**PROBLEM TO SOLVE**
Copy out precisely the lines beginning at the line that contains "ball = make_right_ball()" and ending at the line that contains "from mathutils import Matrix, Vector, noise", including both.

++++

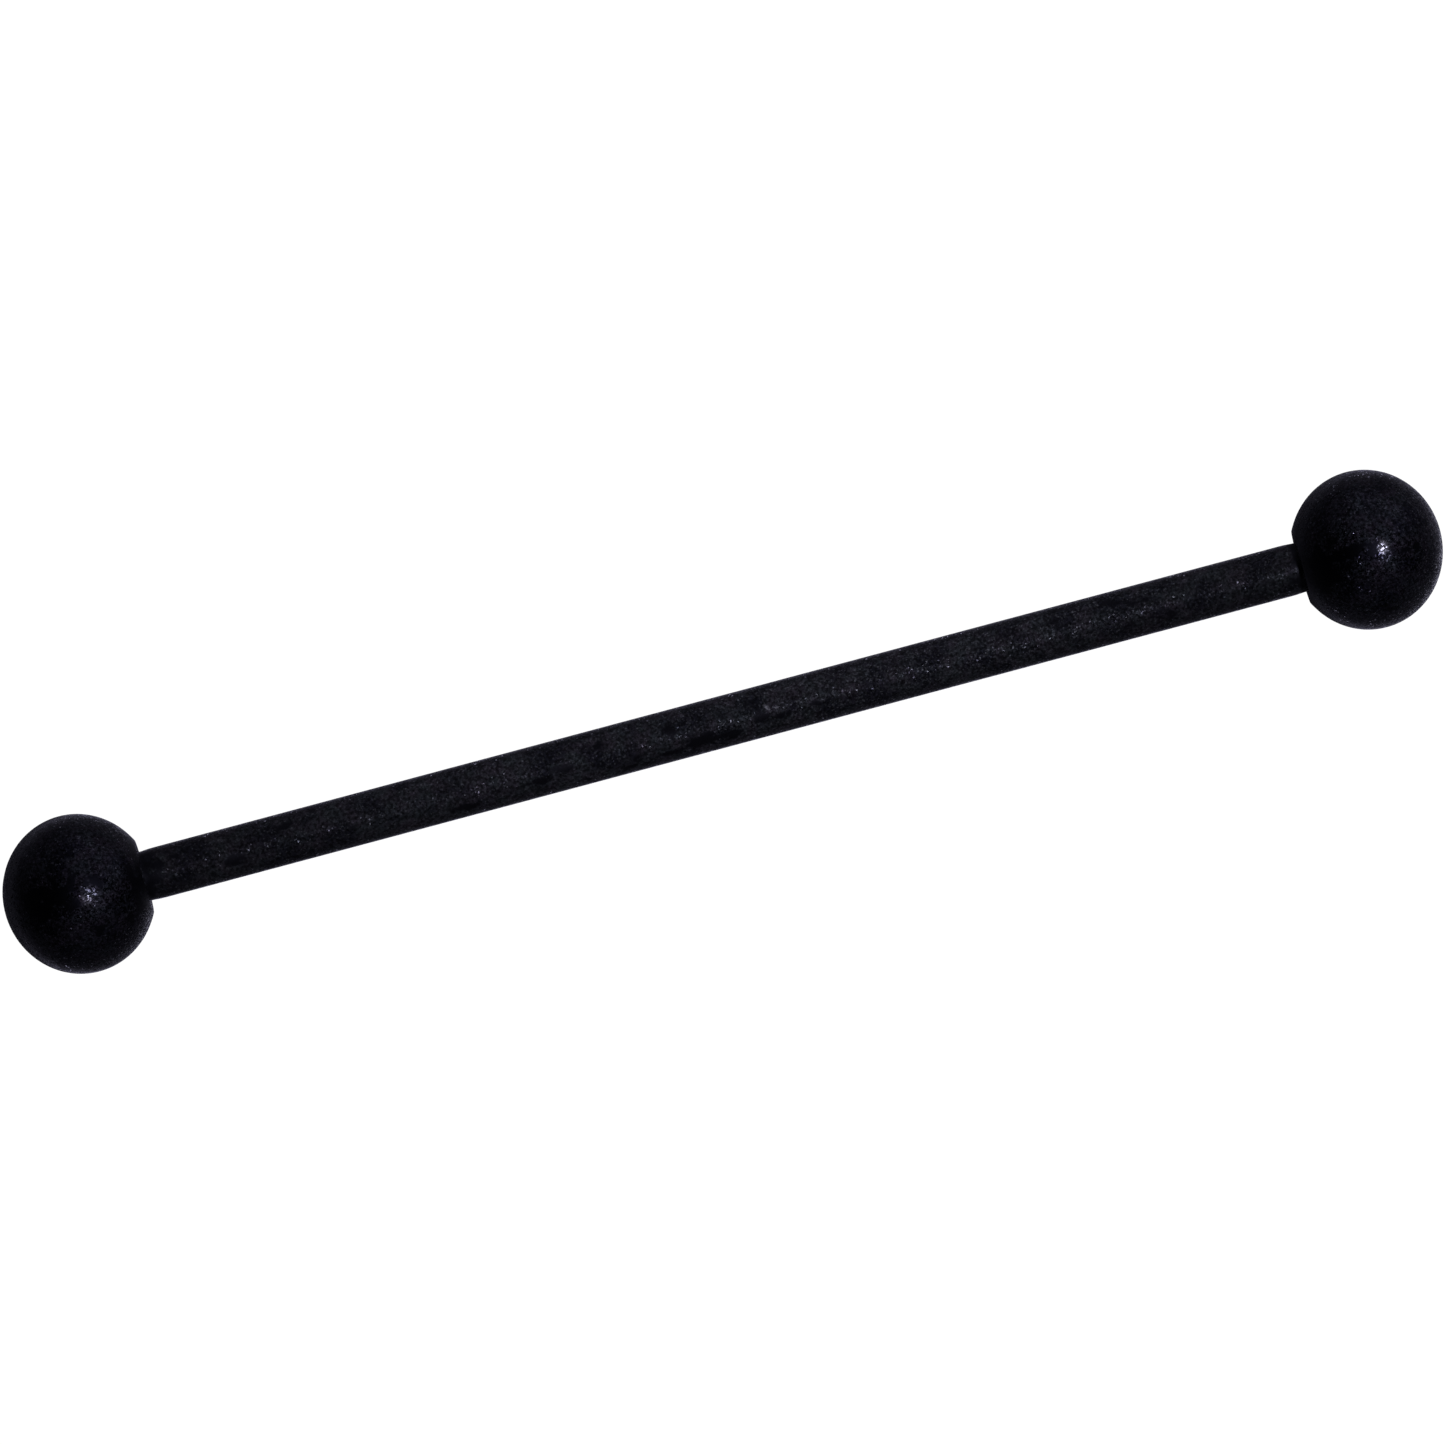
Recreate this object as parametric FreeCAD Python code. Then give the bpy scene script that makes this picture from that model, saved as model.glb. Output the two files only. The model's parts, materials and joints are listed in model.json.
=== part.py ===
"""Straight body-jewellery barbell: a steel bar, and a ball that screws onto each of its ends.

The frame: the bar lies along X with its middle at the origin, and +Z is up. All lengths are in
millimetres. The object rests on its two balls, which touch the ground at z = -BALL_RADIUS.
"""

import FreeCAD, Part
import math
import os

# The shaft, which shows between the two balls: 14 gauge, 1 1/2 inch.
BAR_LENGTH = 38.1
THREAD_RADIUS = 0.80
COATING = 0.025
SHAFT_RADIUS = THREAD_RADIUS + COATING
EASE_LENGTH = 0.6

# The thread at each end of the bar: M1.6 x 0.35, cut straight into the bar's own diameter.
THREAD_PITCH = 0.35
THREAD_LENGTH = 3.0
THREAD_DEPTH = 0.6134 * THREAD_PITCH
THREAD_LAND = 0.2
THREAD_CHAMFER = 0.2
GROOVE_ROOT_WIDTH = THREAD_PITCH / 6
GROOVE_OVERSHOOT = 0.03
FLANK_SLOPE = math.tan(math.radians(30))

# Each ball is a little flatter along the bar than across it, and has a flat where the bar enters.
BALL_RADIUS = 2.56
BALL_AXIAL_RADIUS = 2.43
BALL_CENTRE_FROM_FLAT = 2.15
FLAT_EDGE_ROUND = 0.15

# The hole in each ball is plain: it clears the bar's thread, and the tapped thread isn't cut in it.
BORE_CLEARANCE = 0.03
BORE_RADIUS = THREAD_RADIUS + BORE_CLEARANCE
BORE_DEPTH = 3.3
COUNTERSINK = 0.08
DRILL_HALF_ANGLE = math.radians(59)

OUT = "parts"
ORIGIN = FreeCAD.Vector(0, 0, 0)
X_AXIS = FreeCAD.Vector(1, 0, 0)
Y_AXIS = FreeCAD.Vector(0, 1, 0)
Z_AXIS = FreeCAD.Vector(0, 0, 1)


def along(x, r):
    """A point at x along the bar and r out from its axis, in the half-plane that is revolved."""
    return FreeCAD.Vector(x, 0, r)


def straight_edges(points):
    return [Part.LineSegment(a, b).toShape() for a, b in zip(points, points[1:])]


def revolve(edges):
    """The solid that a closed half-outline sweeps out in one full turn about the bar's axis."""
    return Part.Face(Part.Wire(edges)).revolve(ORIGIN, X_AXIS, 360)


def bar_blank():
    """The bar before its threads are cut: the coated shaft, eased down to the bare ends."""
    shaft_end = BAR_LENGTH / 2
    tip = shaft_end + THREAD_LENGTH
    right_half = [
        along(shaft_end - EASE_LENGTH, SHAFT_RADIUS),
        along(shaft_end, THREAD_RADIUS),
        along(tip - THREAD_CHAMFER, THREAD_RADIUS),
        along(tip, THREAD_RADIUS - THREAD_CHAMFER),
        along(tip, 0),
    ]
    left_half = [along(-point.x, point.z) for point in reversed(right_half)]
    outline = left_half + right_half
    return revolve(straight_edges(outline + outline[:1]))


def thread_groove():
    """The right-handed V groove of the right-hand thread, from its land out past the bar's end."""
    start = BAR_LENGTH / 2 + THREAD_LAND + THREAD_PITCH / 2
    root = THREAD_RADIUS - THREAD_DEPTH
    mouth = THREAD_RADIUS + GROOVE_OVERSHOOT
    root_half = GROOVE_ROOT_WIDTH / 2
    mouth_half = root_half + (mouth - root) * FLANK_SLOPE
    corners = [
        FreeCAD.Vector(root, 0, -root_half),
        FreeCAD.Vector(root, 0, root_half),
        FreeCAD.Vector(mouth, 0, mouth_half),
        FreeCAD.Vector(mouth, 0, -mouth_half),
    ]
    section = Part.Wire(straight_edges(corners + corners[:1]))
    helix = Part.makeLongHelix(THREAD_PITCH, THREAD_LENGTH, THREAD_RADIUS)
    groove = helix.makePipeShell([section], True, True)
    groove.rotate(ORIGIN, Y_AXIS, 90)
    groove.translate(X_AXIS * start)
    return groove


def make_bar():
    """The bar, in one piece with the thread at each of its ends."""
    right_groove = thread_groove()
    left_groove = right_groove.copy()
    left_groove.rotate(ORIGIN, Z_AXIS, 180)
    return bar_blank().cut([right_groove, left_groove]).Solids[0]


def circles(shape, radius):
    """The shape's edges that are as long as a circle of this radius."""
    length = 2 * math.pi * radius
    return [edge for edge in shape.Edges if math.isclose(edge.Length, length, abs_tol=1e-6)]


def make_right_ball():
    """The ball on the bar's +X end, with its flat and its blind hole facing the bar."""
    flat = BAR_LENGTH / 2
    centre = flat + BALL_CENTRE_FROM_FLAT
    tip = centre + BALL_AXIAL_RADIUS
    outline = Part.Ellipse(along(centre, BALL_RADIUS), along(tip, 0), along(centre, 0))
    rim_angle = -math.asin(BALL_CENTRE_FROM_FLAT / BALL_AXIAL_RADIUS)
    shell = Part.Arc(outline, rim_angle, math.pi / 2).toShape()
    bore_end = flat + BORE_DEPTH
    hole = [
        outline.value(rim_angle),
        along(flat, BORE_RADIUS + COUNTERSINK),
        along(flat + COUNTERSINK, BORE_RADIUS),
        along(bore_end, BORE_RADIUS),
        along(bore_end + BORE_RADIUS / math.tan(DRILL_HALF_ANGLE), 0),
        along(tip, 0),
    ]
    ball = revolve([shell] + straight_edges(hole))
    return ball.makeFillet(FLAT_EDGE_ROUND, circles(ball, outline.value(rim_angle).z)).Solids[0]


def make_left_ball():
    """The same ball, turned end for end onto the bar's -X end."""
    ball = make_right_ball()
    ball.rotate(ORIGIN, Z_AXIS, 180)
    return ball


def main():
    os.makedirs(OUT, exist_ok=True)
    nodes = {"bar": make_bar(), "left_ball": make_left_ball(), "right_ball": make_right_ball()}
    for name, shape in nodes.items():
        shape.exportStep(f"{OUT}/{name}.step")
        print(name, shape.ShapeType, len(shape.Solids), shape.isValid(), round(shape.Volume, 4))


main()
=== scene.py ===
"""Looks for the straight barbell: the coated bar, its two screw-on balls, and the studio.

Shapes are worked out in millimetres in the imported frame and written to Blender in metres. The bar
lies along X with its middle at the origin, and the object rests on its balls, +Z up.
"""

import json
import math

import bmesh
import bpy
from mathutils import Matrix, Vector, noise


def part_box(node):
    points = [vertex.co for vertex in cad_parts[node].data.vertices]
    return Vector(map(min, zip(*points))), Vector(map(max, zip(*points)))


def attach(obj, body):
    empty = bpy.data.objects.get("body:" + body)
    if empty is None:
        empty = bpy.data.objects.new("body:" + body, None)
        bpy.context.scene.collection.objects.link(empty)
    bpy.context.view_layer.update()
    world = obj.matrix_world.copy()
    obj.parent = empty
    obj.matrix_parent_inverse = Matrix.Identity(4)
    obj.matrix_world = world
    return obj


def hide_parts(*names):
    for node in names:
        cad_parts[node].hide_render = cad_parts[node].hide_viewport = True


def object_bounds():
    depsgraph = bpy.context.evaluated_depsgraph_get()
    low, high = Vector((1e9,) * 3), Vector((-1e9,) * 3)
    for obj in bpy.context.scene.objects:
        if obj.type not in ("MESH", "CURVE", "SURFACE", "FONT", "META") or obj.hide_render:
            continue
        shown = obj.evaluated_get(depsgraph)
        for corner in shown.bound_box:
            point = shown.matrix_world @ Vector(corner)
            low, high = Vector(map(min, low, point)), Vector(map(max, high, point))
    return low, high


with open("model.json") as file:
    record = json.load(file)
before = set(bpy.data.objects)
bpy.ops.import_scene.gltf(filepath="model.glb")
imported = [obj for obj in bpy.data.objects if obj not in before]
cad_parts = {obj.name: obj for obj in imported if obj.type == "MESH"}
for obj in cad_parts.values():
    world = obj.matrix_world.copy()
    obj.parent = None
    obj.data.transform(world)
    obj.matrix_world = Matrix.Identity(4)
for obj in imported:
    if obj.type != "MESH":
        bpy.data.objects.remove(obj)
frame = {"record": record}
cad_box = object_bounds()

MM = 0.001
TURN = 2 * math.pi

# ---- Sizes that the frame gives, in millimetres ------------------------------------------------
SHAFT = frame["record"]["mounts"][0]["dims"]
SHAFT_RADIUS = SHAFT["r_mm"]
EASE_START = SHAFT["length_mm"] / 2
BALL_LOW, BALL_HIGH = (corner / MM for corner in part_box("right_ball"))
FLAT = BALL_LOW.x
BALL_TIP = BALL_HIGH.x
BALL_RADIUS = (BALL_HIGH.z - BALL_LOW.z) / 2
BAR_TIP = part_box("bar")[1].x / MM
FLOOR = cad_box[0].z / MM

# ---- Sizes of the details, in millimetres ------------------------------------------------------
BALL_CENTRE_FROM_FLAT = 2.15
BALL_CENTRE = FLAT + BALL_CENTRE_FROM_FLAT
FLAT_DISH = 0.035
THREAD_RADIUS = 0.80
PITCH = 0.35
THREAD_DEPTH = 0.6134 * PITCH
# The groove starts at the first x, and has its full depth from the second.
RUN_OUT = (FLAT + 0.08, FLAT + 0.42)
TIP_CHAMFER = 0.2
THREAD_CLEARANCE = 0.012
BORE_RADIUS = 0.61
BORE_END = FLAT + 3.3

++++

**SOLUTION FOR THIS PROBLEM**
    ball = make_right_ball()
    ball.rotate(ORIGIN, Z_AXIS, 180)
    return ball


def main():
    os.makedirs(OUT, exist_ok=True)
    nodes = {"bar": make_bar(), "left_ball": make_left_ball(), "right_ball": make_right_ball()}
    for name, shape in nodes.items():
        shape.exportStep(f"{OUT}/{name}.step")
        print(name, shape.ShapeType, len(shape.Solids), shape.isValid(), round(shape.Volume, 4))


main()
=== scene.py ===
"""Looks for the straight barbell: the coated bar, its two screw-on balls, and the studio.

Shapes are worked out in millimetres in the imported frame and written to Blender in metres. The bar
lies along X with its middle at the origin, and the object rests on its balls, +Z up.
"""

import json
import math

import bmesh
import bpy
from mathutils import Matrix, Vector, noise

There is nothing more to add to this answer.